• SET EXERCISE: Output all lines exactly, with nothing added or dropped.

• INFORMATION SUPPLIED:
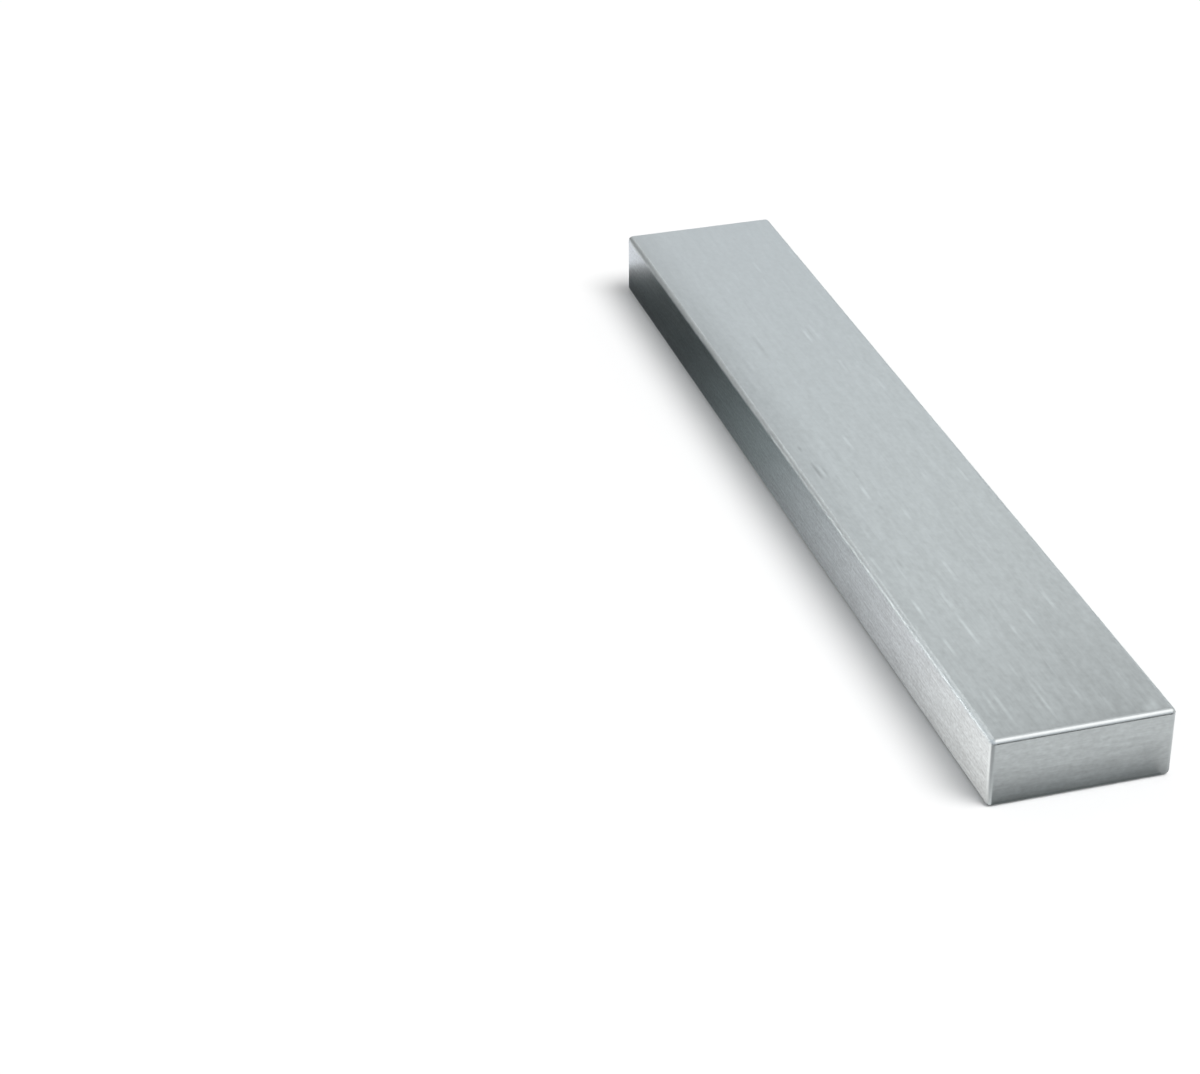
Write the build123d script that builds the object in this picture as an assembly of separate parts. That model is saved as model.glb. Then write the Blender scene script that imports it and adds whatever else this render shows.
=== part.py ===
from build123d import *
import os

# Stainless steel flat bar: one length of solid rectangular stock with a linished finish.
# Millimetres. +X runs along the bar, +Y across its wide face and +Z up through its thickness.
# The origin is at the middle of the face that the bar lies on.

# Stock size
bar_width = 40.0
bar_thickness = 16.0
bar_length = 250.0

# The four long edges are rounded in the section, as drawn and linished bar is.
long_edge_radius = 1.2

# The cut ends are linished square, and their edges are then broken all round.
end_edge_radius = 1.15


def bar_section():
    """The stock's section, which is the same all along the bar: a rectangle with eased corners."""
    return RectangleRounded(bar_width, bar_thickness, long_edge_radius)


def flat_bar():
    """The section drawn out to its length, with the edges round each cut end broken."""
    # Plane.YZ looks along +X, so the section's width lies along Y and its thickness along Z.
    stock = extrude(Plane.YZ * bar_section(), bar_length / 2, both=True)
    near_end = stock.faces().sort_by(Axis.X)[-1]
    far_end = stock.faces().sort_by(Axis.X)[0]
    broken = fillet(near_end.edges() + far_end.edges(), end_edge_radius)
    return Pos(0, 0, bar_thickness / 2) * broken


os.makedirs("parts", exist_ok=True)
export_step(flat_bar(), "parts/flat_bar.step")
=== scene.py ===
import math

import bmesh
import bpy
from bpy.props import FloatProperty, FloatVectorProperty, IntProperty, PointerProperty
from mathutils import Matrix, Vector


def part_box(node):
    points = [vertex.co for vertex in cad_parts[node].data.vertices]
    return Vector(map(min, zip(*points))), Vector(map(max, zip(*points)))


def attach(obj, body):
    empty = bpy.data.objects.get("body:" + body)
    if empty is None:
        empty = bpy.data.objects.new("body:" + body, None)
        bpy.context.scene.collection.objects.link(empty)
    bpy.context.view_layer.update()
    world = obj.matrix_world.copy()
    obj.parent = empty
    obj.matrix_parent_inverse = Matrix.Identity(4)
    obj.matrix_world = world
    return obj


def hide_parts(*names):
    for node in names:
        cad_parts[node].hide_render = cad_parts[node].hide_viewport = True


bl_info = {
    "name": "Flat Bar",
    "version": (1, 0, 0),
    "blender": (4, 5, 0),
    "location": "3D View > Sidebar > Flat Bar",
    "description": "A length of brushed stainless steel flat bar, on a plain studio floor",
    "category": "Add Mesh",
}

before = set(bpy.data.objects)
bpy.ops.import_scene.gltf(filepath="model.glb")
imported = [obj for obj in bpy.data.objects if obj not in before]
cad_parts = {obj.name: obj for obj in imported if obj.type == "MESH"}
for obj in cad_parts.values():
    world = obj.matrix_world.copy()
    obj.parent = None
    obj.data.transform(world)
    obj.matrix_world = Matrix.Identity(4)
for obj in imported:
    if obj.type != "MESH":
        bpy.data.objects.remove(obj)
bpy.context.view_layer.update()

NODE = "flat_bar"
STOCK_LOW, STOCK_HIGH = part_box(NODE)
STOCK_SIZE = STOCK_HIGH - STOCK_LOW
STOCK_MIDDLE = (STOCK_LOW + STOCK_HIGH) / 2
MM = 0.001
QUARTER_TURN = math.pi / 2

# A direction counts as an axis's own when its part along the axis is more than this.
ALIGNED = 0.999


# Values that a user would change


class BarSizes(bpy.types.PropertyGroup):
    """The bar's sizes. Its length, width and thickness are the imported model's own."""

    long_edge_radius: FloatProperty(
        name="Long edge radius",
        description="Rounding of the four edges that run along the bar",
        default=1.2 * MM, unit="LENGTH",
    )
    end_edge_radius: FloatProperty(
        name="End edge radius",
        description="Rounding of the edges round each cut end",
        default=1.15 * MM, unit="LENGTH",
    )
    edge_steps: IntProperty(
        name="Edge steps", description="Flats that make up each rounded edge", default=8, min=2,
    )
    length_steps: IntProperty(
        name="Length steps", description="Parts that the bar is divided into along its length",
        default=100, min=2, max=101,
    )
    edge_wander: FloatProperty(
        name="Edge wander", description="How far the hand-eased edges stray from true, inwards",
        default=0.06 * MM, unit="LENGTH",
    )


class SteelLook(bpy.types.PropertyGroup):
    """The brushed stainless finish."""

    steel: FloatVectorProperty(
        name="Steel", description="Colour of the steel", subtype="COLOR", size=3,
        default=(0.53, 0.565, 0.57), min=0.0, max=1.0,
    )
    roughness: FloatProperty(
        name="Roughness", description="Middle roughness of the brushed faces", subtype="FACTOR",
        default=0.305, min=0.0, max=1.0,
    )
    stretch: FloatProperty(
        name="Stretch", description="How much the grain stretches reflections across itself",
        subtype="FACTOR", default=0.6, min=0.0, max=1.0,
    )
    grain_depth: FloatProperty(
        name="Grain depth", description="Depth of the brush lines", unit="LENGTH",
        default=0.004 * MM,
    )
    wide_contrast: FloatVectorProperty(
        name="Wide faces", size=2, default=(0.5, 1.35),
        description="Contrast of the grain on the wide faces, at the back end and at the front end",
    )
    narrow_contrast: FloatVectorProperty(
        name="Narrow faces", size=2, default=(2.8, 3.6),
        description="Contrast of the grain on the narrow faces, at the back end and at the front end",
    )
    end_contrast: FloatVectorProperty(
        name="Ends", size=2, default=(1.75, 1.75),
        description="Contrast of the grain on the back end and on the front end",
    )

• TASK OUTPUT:
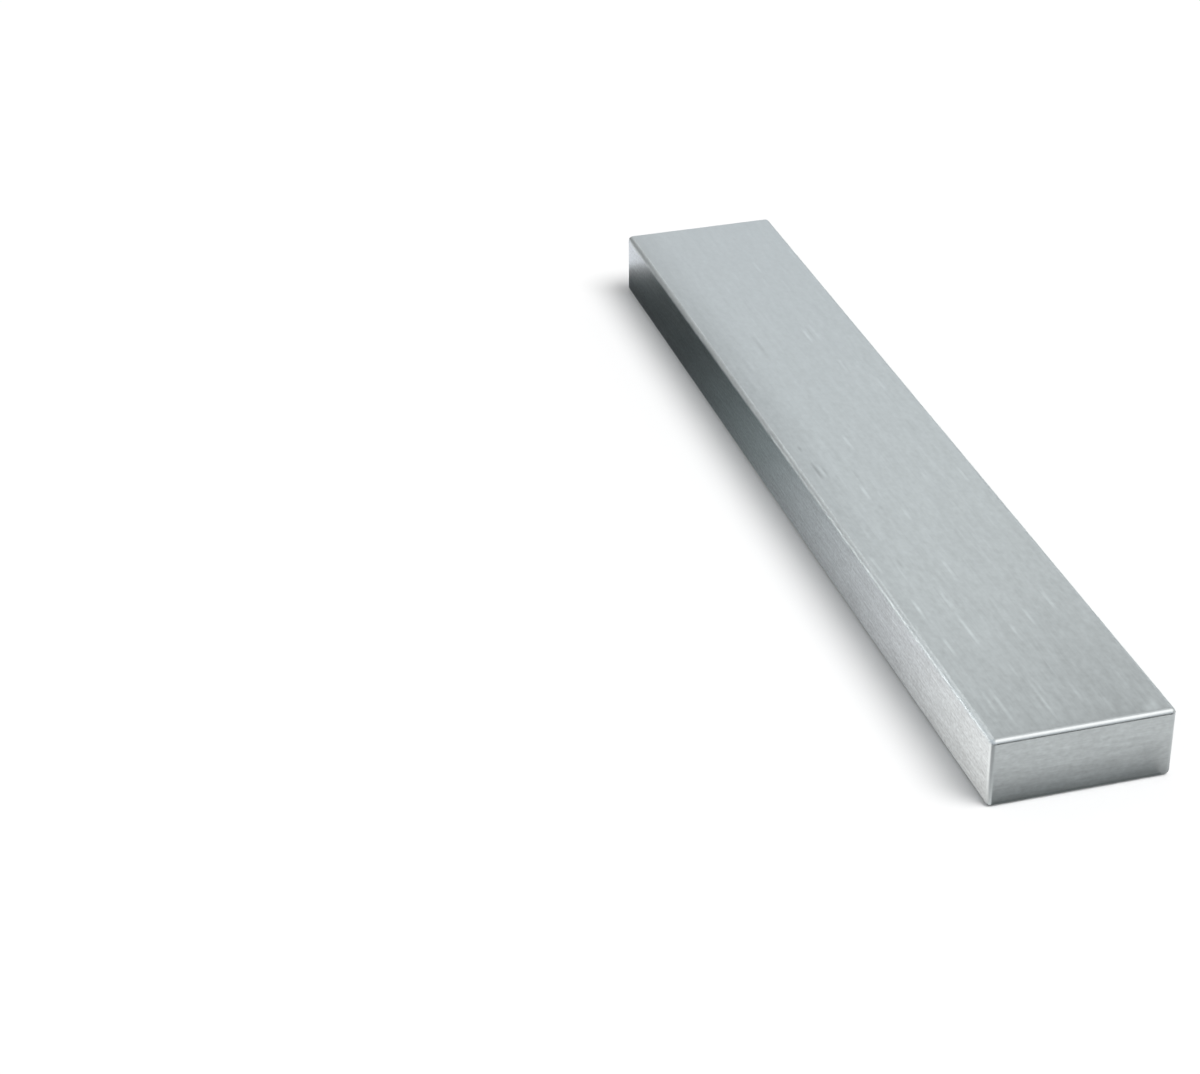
Write the build123d script that builds the object in this picture as an assembly of separate parts. That model is saved as model.glb. Then write the Blender scene script that imports it and adds whatever else this render shows.
=== part.py ===
from build123d import *
import os

# Stainless steel flat bar: one length of solid rectangular stock with a linished finish.
# Millimetres. +X runs along the bar, +Y across its wide face and +Z up through its thickness.
# The origin is at the middle of the face that the bar lies on.

# Stock size
bar_width = 40.0
bar_thickness = 16.0
bar_length = 250.0

# The four long edges are rounded in the section, as drawn and linished bar is.
long_edge_radius = 1.2

# The cut ends are linished square, and their edges are then broken all round.
end_edge_radius = 1.15


def bar_section():
    """The stock's section, which is the same all along the bar: a rectangle with eased corners."""
    return RectangleRounded(bar_width, bar_thickness, long_edge_radius)


def flat_bar():
    """The section drawn out to its length, with the edges round each cut end broken."""
    # Plane.YZ looks along +X, so the section's width lies along Y and its thickness along Z.
    stock = extrude(Plane.YZ * bar_section(), bar_length / 2, both=True)
    near_end = stock.faces().sort_by(Axis.X)[-1]
    far_end = stock.faces().sort_by(Axis.X)[0]
    broken = fillet(near_end.edges() + far_end.edges(), end_edge_radius)
    return Pos(0, 0, bar_thickness / 2) * broken


os.makedirs("parts", exist_ok=True)
export_step(flat_bar(), "parts/flat_bar.step")
=== scene.py ===
import math

import bmesh
import bpy
from bpy.props import FloatProperty, FloatVectorProperty, IntProperty, PointerProperty
from mathutils import Matrix, Vector


def part_box(node):
    points = [vertex.co for vertex in cad_parts[node].data.vertices]
    return Vector(map(min, zip(*points))), Vector(map(max, zip(*points)))


def attach(obj, body):
    empty = bpy.data.objects.get("body:" + body)
    if empty is None:
        empty = bpy.data.objects.new("body:" + body, None)
        bpy.context.scene.collection.objects.link(empty)
    bpy.context.view_layer.update()
    world = obj.matrix_world.copy()
    obj.parent = empty
    obj.matrix_parent_inverse = Matrix.Identity(4)
    obj.matrix_world = world
    return obj


def hide_parts(*names):
    for node in names:
        cad_parts[node].hide_render = cad_parts[node].hide_viewport = True


bl_info = {
    "name": "Flat Bar",
    "version": (1, 0, 0),
    "blender": (4, 5, 0),
    "location": "3D View > Sidebar > Flat Bar",
    "description": "A length of brushed stainless steel flat bar, on a plain studio floor",
    "category": "Add Mesh",
}

before = set(bpy.data.objects)
bpy.ops.import_scene.gltf(filepath="model.glb")
imported = [obj for obj in bpy.data.objects if obj not in before]
cad_parts = {obj.name: obj for obj in imported if obj.type == "MESH"}
for obj in cad_parts.values():
    world = obj.matrix_world.copy()
    obj.parent = None
    obj.data.transform(world)
    obj.matrix_world = Matrix.Identity(4)
for obj in imported:
    if obj.type != "MESH":
        bpy.data.objects.remove(obj)
bpy.context.view_layer.update()

NODE = "flat_bar"
STOCK_LOW, STOCK_HIGH = part_box(NODE)
STOCK_SIZE = STOCK_HIGH - STOCK_LOW
STOCK_MIDDLE = (STOCK_LOW + STOCK_HIGH) / 2
MM = 0.001
QUARTER_TURN = math.pi / 2

# A direction counts as an axis's own when its part along the axis is more than this.
ALIGNED = 0.999


# Values that a user would change


class BarSizes(bpy.types.PropertyGroup):
    """The bar's sizes. Its length, width and thickness are the imported model's own."""

    long_edge_radius: FloatProperty(
        name="Long edge radius",
        description="Rounding of the four edges that run along the bar",
        default=1.2 * MM, unit="LENGTH",
    )
    end_edge_radius: FloatProperty(
        name="End edge radius",
        description="Rounding of the edges round each cut end",
        default=1.15 * MM, unit="LENGTH",
    )
    edge_steps: IntProperty(
        name="Edge steps", description="Flats that make up each rounded edge", default=8, min=2,
    )
    length_steps: IntProperty(
        name="Length steps", description="Parts that the bar is divided into along its length",
        default=100, min=2, max=101,
    )
    edge_wander: FloatProperty(
        name="Edge wander", description="How far the hand-eased edges stray from true, inwards",
        default=0.06 * MM, unit="LENGTH",
    )


class SteelLook(bpy.types.PropertyGroup):
    """The brushed stainless finish."""

    steel: FloatVectorProperty(
        name="Steel", description="Colour of the steel", subtype="COLOR", size=3,
        default=(0.53, 0.565, 0.57), min=0.0, max=1.0,
    )
    roughness: FloatProperty(
        name="Roughness", description="Middle roughness of the brushed faces", subtype="FACTOR",
        default=0.305, min=0.0, max=1.0,
    )
    stretch: FloatProperty(
        name="Stretch", description="How much the grain stretches reflections across itself",
        subtype="FACTOR", default=0.6, min=0.0, max=1.0,
    )
    grain_depth: FloatProperty(
        name="Grain depth", description="Depth of the brush lines", unit="LENGTH",
        default=0.004 * MM,
    )
    wide_contrast: FloatVectorProperty(
        name="Wide faces", size=2, default=(0.5, 1.35),
        description="Contrast of the grain on the wide faces, at the back end and at the front end",
    )
    narrow_contrast: FloatVectorProperty(
        name="Narrow faces", size=2, default=(2.8, 3.6),
        description="Contrast of the grain on the narrow faces, at the back end and at the front end",
    )
    end_contrast: FloatVectorProperty(
        name="Ends", size=2, default=(1.75, 1.75),
        description="Contrast of the grain on the back end and on the front end",
    )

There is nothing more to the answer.